TALLADEGA, Ala. (AP) _ Dale Earnhardt Jr. charged by Bobby Labonte on the last lap, leaving him and a 16-car wreck behind while racing to victory Sunday at Talladega Superspeedway.

The win in the EA Sports 500 was sweet validation for Earnhardt, whose July victory at Daytona was questioned because it came in the first race there since his father's fatal crash in the Daytona 500.

Earnhardt Jr. so dominated the Pepsi 400, some drivers wondered whether NASCAR allowed him to use a more powerful engine. This time, on the only other track where engine rules restrict the speed of the cars, the victory didn't come easily.

``It was a rough race,'' Earnhardt said. ``I wanted to win this one real bad because it was the same race my dad won last year. I just tried to back it up, you know.''

Labonte shot into the lead on lap 184 of the 188-lap event on Talladega's 2.66-mile oval and Earnhardt, who had been in or near the lead all day, slid back to fourth before mounting one last charge.

The 26-year-old third-generation driver took his Chevrolet into the outside groove and powered toward the front with Jeff Burton's Ford pushing him along.

Earnhardt dived into second place on lap 186 and stayed there until he shouldered his way under Labonte's Pontiac as the leaders drove into turn one on the final lap.

As Earnhardt pulled away, Labonte drove high on the banked track to block Bobby Hamilton, who was racing him for position. They bumped, and Labonte's car slammed into the concrete wall near the exit of turn two and turned over.

Among those caught in the melee were Ricky Rudd, Dale Jarrett, Johnny Benson, Robert Pressley, Sterling Marlin, Bill Elliott, Ward Burton and Buckshot Jones. There were no injuries.

Tony Stewart, the center of attention leading to the event because of his reluctance to wear a head and neck restraint, drove a strategic race. He was far back in the field of 43 until the last 50 laps, then charged into contention and finished second.

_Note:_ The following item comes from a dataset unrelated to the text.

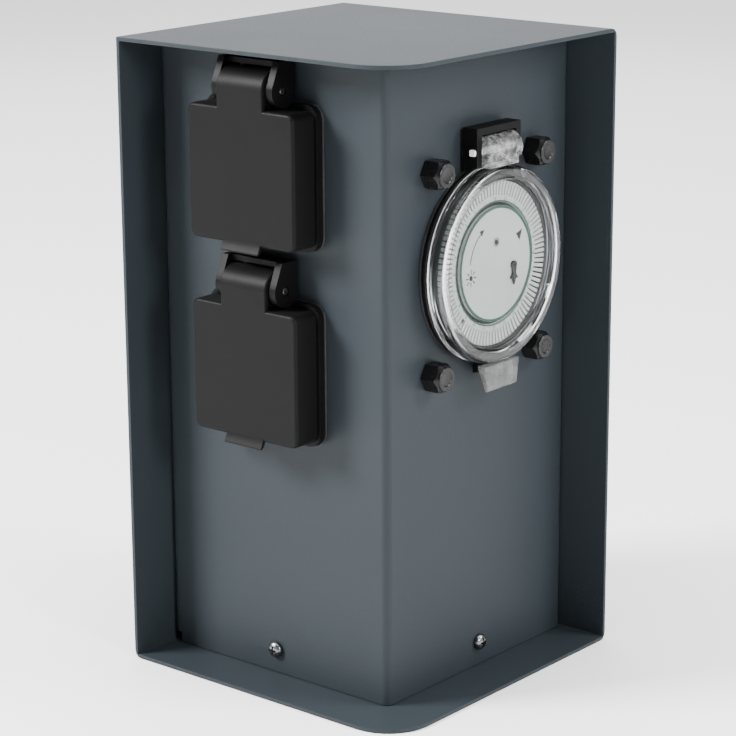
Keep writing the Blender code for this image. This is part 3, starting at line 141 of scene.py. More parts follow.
def bevelled(bm, width, wanted=None, segments=2, angle=SHARP_ANGLE):
    """Rounds the edges that turn by more than the angle and whose middle passes the test."""
    edges = []
    for edge in bm.edges:
        turns = len(edge.link_faces) == 2 and edge.calc_face_angle(0.0) > angle
        if turns and (wanted is None or wanted((edge.verts[0].co + edge.verts[1].co) / 2)):
            edges.append(edge)
    bmesh.ops.bevel(
        bm,
        geom=edges,
        offset=width,
        offset_type="OFFSET",
        segments=segments,
        profile=0.5,
        affect="EDGES",
        clamp_overlap=True,
        material=-1,
    )
    return bm


def together(*shapes):
    """One bmesh that holds every shape."""
    whole = shapes[0]
    for shape in shapes[1:]:
        mesh = bpy.data.meshes.new("part")
        shape.to_mesh(mesh)
        shape.free()
        whole.from_mesh(mesh)
        bpy.data.meshes.remove(mesh)
    return whole


def carved(bm, operation, *tools):
    """The exact Boolean of a shape with each tool in turn."""
    objects = []
    for shape in (bm, *tools):
        mesh = bpy.data.meshes.new("carving")
        shape.to_mesh(mesh)
        shape.free()
        obj = bpy.data.objects.new("carving", mesh)
        bpy.context.scene.collection.objects.link(obj)
        objects.append(obj)
    for tool in objects[1:]:
        modifier = objects[0].modifiers.new("carve", "BOOLEAN")
        modifier.operation = operation
        modifier.solver = "EXACT"
        modifier.object = tool
    bpy.context.view_layer.update()
    evaluated = objects[0].evaluated_get(bpy.context.evaluated_depsgraph_get())
    result = bmesh.new()
    result.from_mesh(evaluated.to_mesh())
    evaluated.to_mesh_clear()
    for obj in objects:
        mesh = obj.data
        bpy.data.objects.remove(obj)
        bpy.data.meshes.remove(mesh)
    bmesh.ops.remove_doubles(result, verts=result.verts, dist=1e-6)
    return result


def piece(name, bm, look, body, replaced):
    """Makes the object of a finished shape, which moves with a body and stands for the replaced nodes."""
    mesh = bpy.data.meshes.new(name)
    bm.to_mesh(mesh)
    bm.free()
    mesh.shade_smooth()
    mesh.set_sharp_from_angle(angle=SHARP_ANGLE)
    obj = bpy.data.objects.new(name, mesh)
    bpy.context.scene.collection.objects.link(obj)
    obj.data.materials.append(finish(look))
    flat = obj.modifiers.new("flat faces", "WEIGHTED_NORMAL")
    flat.keep_sharp = True
    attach(obj, body)
    if replaced:
        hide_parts(*replaced)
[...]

Stewart, the last holdout against wearing a HANS or Hutchens device to protect against head injuries, was forced to don one this weekend after NASCAR made it mandatory earlier in the week.

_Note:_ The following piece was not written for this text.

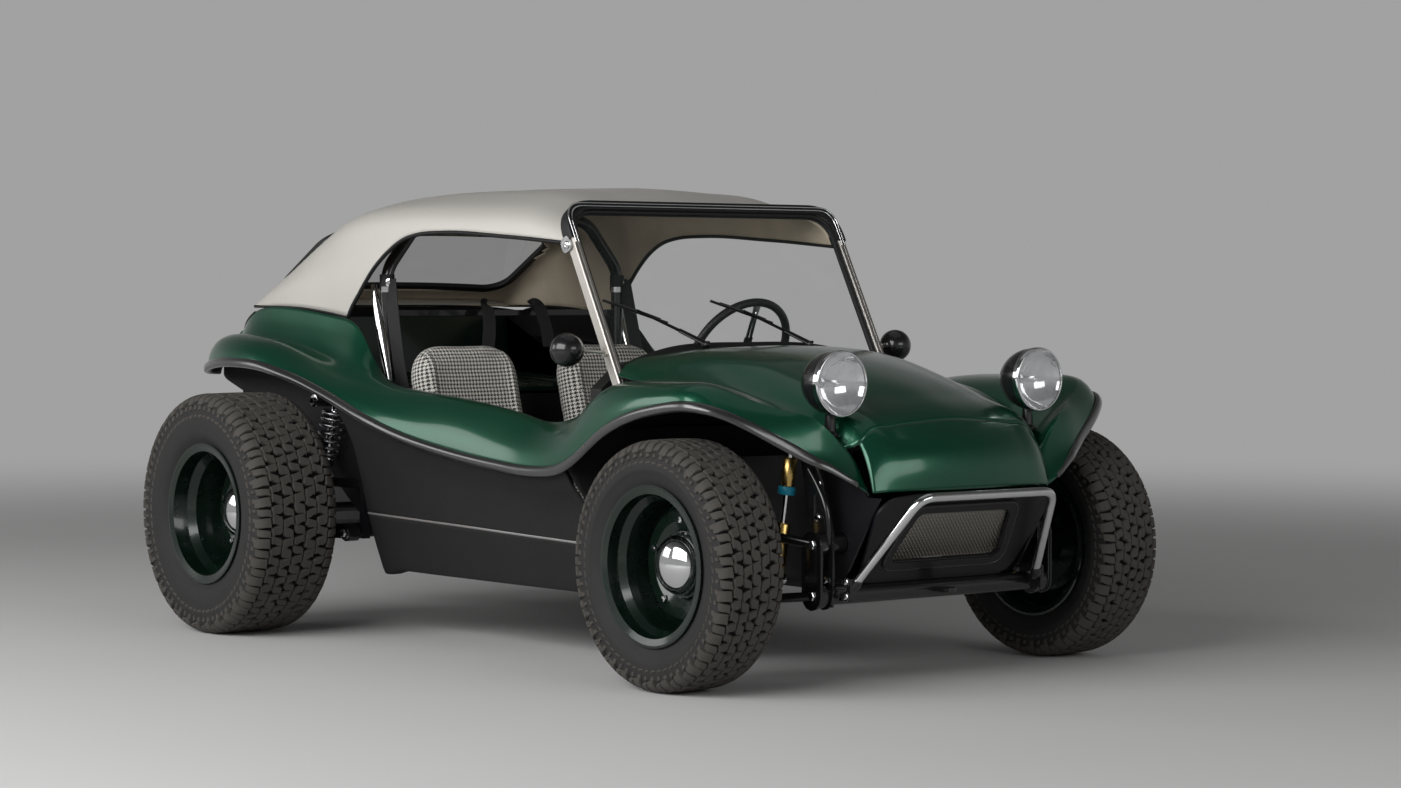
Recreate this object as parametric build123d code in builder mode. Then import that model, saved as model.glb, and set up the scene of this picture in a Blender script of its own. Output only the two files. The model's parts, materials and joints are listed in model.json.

Although he was angry and had a confrontation with NASCAR officials on Friday, Stewart wore a Hutchens for the first time.

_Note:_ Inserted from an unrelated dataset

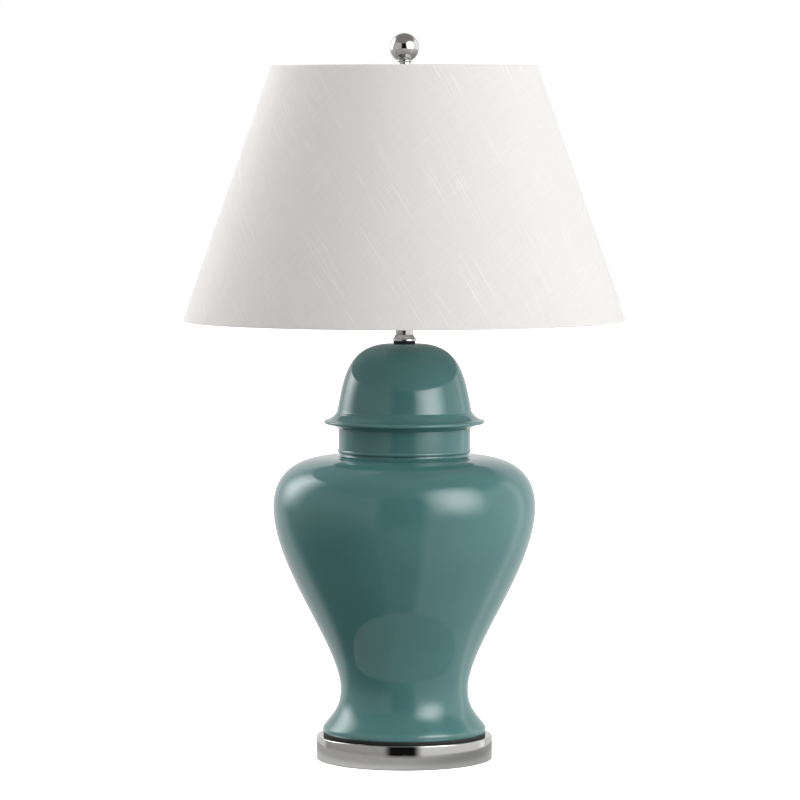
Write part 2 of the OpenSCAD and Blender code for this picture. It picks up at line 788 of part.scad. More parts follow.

After seeing teammate Labonte crash, Stewart, who had refused to talk to the media all weekend, said, ``I'm just glad to be alive after this one's over.''

Burton wound up third, followed by Matt Kenseth, Hamilton, Kenny Wallace and Jeff Gordon, who increased his series lead over Rudd to 395 points with five races remaining.

It was a typical Talladega race, with most of the cars tightly bunched, often running four wide. There were 32 lead changes among 13 drivers, with three caution flags for a 16 laps.

``It was kind of a nerve-racking day, watching the mirror and watching in front and watching the mirror,'' said Earnhardt, who has three victories this season and five in his two-year Winston Cup career.

Earnhardt, who led a race-high 67 laps and won a $1 million bonus from the series sponsor, said, unlike Daytona in July, where he obviously had the most powerful car, he needed some help in this one.

``I guess I owe about half of this million dollars to Jeff Burton,'' Earnhardt said. ``He helped me all day.''

A year ago, the late Dale Earnhardt drove from 18th to first in the final five laps to earn the last of his 76 victories. His death came on the final lap of the season-opening race this year, one he had hoped would end with an unprecedented eighth series title.

The younger Earnhardt said his victory Sunday wasn't as exciting, but the last pass for the lead was a tough one.

``We got to beating and banging at the end,'' he said. ``I had to run into the side of the 18 (Labonte) and had to run into the side of the 20 car (Stewart), but they would have done the same thing, I feel like.''

Labonte, who squeezed out of his battered car while it was still overturned on the back straightaway, said, ``He cleaned my left rear bumper off.''

It was a very popular victory among the 160,000 spectators at the sprawling racetrack, most of whom cheered loudly each of the 11 times Earnhardt took the lead. Most of them stayed to cheer Earnhardt as he drove to Victory Circle.

Despite Earnhardt's dominance, though, it appeared that Hamilton and Michael Waltrip, Earnhardt's Dale Earnhardt, Inc. teammate who won the Daytona 500 and finished second there in July, had the strongest cars Sunday.

Hamilton, a winner six months ago at Talladega, got hung up in traffic before the crash with Labonte. Waltrip, who led twice for 53 laps, went out of the race earlier with an overheating problem.

Until the big crash on the final lap, the race was fast and very clean despite the close racing.

The first yellow flag didn't wave until the 95th lap, when rookie Kevin Harvick bumped Todd Bodine from behind him into the wall on the backstretch. Casey Atwood, another rookie, bumped the slowing Elliott Sadler and both crashed.

The race was slowed only two more times, and finished at speed because the last yellow flag didn't wave until the cars were on the final lap.